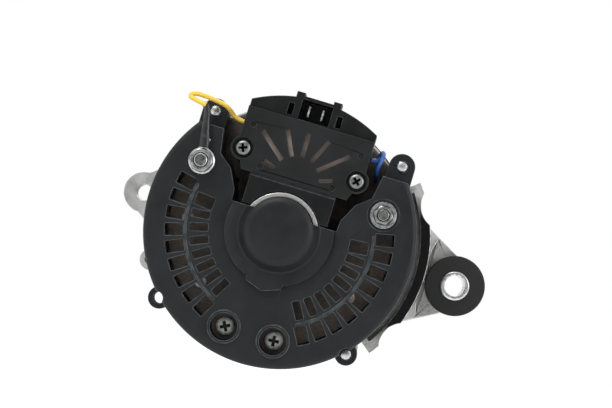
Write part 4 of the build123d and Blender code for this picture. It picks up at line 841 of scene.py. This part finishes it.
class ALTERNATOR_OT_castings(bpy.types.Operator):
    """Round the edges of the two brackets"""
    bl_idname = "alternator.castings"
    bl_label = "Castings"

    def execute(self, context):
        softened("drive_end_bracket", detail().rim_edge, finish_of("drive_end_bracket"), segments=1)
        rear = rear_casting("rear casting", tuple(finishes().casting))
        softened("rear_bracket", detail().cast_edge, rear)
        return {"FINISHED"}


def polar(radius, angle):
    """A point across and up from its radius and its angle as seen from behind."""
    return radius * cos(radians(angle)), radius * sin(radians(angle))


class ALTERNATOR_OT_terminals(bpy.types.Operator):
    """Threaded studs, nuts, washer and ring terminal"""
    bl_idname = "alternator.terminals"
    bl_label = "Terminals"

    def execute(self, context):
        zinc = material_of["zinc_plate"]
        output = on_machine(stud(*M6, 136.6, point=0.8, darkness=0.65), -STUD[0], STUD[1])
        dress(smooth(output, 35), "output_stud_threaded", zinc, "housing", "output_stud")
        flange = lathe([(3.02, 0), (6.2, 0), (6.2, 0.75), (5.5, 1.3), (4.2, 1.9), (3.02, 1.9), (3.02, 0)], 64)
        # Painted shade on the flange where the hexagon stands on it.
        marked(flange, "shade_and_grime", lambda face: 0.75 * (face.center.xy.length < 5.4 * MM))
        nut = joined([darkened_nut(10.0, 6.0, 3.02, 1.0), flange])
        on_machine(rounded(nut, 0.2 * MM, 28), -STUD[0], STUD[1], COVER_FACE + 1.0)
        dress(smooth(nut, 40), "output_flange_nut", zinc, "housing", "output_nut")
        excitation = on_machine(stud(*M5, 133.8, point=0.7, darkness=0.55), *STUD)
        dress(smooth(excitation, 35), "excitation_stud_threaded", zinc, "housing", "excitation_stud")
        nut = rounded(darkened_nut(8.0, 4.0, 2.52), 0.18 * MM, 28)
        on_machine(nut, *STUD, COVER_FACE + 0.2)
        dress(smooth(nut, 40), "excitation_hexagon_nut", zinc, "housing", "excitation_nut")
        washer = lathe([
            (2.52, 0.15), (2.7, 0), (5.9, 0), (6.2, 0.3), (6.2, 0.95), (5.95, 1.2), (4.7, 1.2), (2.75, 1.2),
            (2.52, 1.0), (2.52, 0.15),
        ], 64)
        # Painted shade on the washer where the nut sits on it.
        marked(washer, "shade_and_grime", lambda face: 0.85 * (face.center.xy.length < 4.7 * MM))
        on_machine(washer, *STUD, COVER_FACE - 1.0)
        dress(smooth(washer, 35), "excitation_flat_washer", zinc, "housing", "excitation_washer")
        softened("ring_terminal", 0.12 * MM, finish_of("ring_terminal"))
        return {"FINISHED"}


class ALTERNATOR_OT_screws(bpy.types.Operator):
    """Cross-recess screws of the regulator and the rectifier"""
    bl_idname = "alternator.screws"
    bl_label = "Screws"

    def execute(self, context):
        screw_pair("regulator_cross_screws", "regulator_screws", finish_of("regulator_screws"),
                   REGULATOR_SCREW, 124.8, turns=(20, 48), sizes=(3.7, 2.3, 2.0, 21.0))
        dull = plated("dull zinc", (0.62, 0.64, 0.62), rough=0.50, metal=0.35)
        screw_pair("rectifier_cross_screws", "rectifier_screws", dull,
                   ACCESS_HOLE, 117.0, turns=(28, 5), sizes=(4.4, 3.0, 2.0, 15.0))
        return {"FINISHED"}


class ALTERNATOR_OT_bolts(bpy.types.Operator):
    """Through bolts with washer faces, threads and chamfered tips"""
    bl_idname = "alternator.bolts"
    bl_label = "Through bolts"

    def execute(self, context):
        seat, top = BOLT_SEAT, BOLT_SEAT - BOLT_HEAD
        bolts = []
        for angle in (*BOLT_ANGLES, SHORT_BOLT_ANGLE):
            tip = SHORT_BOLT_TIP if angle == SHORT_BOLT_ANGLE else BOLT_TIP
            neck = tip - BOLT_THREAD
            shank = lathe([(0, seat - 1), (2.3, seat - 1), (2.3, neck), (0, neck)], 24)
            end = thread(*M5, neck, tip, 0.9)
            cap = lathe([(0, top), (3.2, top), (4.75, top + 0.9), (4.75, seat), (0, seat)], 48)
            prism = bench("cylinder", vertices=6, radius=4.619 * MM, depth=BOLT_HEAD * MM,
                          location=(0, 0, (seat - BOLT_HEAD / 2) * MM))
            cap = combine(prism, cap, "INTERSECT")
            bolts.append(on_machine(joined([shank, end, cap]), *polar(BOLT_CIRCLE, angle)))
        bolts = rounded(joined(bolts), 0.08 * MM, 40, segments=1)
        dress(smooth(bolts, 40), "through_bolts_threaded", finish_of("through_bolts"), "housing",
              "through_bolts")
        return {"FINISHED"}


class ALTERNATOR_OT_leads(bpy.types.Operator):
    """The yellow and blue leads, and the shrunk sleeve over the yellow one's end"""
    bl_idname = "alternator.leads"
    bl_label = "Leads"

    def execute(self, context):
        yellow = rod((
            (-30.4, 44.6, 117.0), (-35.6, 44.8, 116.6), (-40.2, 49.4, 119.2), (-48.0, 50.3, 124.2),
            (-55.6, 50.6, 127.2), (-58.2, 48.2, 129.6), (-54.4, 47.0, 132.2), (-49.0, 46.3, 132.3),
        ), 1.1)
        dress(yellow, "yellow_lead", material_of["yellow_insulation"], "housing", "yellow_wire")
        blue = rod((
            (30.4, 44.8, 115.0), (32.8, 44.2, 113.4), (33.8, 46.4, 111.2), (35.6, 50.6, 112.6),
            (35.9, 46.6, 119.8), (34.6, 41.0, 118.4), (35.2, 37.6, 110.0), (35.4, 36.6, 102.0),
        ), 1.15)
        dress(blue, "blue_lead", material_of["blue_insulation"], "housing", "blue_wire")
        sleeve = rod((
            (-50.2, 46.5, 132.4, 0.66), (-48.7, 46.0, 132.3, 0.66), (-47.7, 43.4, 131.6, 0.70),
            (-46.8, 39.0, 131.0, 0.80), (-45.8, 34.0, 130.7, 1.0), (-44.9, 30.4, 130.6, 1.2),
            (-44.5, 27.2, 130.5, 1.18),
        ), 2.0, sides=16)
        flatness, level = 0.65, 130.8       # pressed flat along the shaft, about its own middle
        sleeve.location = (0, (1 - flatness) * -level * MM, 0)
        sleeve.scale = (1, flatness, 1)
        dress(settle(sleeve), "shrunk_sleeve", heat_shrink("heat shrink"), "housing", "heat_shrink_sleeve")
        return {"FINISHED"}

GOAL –
Print the material verbatim, all of it.

ANSWER TO THIS TASK –
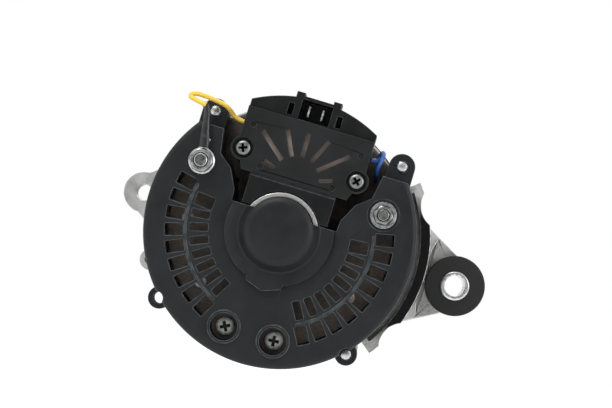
Write part 4 of the build123d and Blender code for this picture. It picks up at line 841 of scene.py. This part finishes it.
class ALTERNATOR_OT_castings(bpy.types.Operator):
    """Round the edges of the two brackets"""
    bl_idname = "alternator.castings"
    bl_label = "Castings"

    def execute(self, context):
        softened("drive_end_bracket", detail().rim_edge, finish_of("drive_end_bracket"), segments=1)
        rear = rear_casting("rear casting", tuple(finishes().casting))
        softened("rear_bracket", detail().cast_edge, rear)
        return {"FINISHED"}


def polar(radius, angle):
    """A point across and up from its radius and its angle as seen from behind."""
    return radius * cos(radians(angle)), radius * sin(radians(angle))


class ALTERNATOR_OT_terminals(bpy.types.Operator):
    """Threaded studs, nuts, washer and ring terminal"""
    bl_idname = "alternator.terminals"
    bl_label = "Terminals"

    def execute(self, context):
        zinc = material_of["zinc_plate"]
        output = on_machine(stud(*M6, 136.6, point=0.8, darkness=0.65), -STUD[0], STUD[1])
        dress(smooth(output, 35), "output_stud_threaded", zinc, "housing", "output_stud")
        flange = lathe([(3.02, 0), (6.2, 0), (6.2, 0.75), (5.5, 1.3), (4.2, 1.9), (3.02, 1.9), (3.02, 0)], 64)
        # Painted shade on the flange where the hexagon stands on it.
        marked(flange, "shade_and_grime", lambda face: 0.75 * (face.center.xy.length < 5.4 * MM))
        nut = joined([darkened_nut(10.0, 6.0, 3.02, 1.0), flange])
        on_machine(rounded(nut, 0.2 * MM, 28), -STUD[0], STUD[1], COVER_FACE + 1.0)
        dress(smooth(nut, 40), "output_flange_nut", zinc, "housing", "output_nut")
        excitation = on_machine(stud(*M5, 133.8, point=0.7, darkness=0.55), *STUD)
        dress(smooth(excitation, 35), "excitation_stud_threaded", zinc, "housing", "excitation_stud")
        nut = rounded(darkened_nut(8.0, 4.0, 2.52), 0.18 * MM, 28)
        on_machine(nut, *STUD, COVER_FACE + 0.2)
        dress(smooth(nut, 40), "excitation_hexagon_nut", zinc, "housing", "excitation_nut")
        washer = lathe([
            (2.52, 0.15), (2.7, 0), (5.9, 0), (6.2, 0.3), (6.2, 0.95), (5.95, 1.2), (4.7, 1.2), (2.75, 1.2),
            (2.52, 1.0), (2.52, 0.15),
        ], 64)
        # Painted shade on the washer where the nut sits on it.
        marked(washer, "shade_and_grime", lambda face: 0.85 * (face.center.xy.length < 4.7 * MM))
        on_machine(washer, *STUD, COVER_FACE - 1.0)
        dress(smooth(washer, 35), "excitation_flat_washer", zinc, "housing", "excitation_washer")
        softened("ring_terminal", 0.12 * MM, finish_of("ring_terminal"))
        return {"FINISHED"}


class ALTERNATOR_OT_screws(bpy.types.Operator):
    """Cross-recess screws of the regulator and the rectifier"""
    bl_idname = "alternator.screws"
    bl_label = "Screws"

    def execute(self, context):
        screw_pair("regulator_cross_screws", "regulator_screws", finish_of("regulator_screws"),
                   REGULATOR_SCREW, 124.8, turns=(20, 48), sizes=(3.7, 2.3, 2.0, 21.0))
        dull = plated("dull zinc", (0.62, 0.64, 0.62), rough=0.50, metal=0.35)
        screw_pair("rectifier_cross_screws", "rectifier_screws", dull,
                   ACCESS_HOLE, 117.0, turns=(28, 5), sizes=(4.4, 3.0, 2.0, 15.0))
        return {"FINISHED"}


class ALTERNATOR_OT_bolts(bpy.types.Operator):
    """Through bolts with washer faces, threads and chamfered tips"""
    bl_idname = "alternator.bolts"
    bl_label = "Through bolts"

    def execute(self, context):
        seat, top = BOLT_SEAT, BOLT_SEAT - BOLT_HEAD
        bolts = []
        for angle in (*BOLT_ANGLES, SHORT_BOLT_ANGLE):
            tip = SHORT_BOLT_TIP if angle == SHORT_BOLT_ANGLE else BOLT_TIP
            neck = tip - BOLT_THREAD
            shank = lathe([(0, seat - 1), (2.3, seat - 1), (2.3, neck), (0, neck)], 24)
            end = thread(*M5, neck, tip, 0.9)
            cap = lathe([(0, top), (3.2, top), (4.75, top + 0.9), (4.75, seat), (0, seat)], 48)
            prism = bench("cylinder", vertices=6, radius=4.619 * MM, depth=BOLT_HEAD * MM,
                          location=(0, 0, (seat - BOLT_HEAD / 2) * MM))
            cap = combine(prism, cap, "INTERSECT")
            bolts.append(on_machine(joined([shank, end, cap]), *polar(BOLT_CIRCLE, angle)))
        bolts = rounded(joined(bolts), 0.08 * MM, 40, segments=1)
        dress(smooth(bolts, 40), "through_bolts_threaded", finish_of("through_bolts"), "housing",
              "through_bolts")
        return {"FINISHED"}


class ALTERNATOR_OT_leads(bpy.types.Operator):
    """The yellow and blue leads, and the shrunk sleeve over the yellow one's end"""
    bl_idname = "alternator.leads"
    bl_label = "Leads"

    def execute(self, context):
        yellow = rod((
            (-30.4, 44.6, 117.0), (-35.6, 44.8, 116.6), (-40.2, 49.4, 119.2), (-48.0, 50.3, 124.2),
            (-55.6, 50.6, 127.2), (-58.2, 48.2, 129.6), (-54.4, 47.0, 132.2), (-49.0, 46.3, 132.3),
        ), 1.1)
        dress(yellow, "yellow_lead", material_of["yellow_insulation"], "housing", "yellow_wire")
        blue = rod((
            (30.4, 44.8, 115.0), (32.8, 44.2, 113.4), (33.8, 46.4, 111.2), (35.6, 50.6, 112.6),
            (35.9, 46.6, 119.8), (34.6, 41.0, 118.4), (35.2, 37.6, 110.0), (35.4, 36.6, 102.0),
        ), 1.15)
        dress(blue, "blue_lead", material_of["blue_insulation"], "housing", "blue_wire")
        sleeve = rod((
            (-50.2, 46.5, 132.4, 0.66), (-48.7, 46.0, 132.3, 0.66), (-47.7, 43.4, 131.6, 0.70),
            (-46.8, 39.0, 131.0, 0.80), (-45.8, 34.0, 130.7, 1.0), (-44.9, 30.4, 130.6, 1.2),
            (-44.5, 27.2, 130.5, 1.18),
        ), 2.0, sides=16)
        flatness, level = 0.65, 130.8       # pressed flat along the shaft, about its own middle
        sleeve.location = (0, (1 - flatness) * -level * MM, 0)
        sleeve.scale = (1, flatness, 1)
        dress(settle(sleeve), "shrunk_sleeve", heat_shrink("heat shrink"), "housing", "heat_shrink_sleeve")
        return {"FINISHED"}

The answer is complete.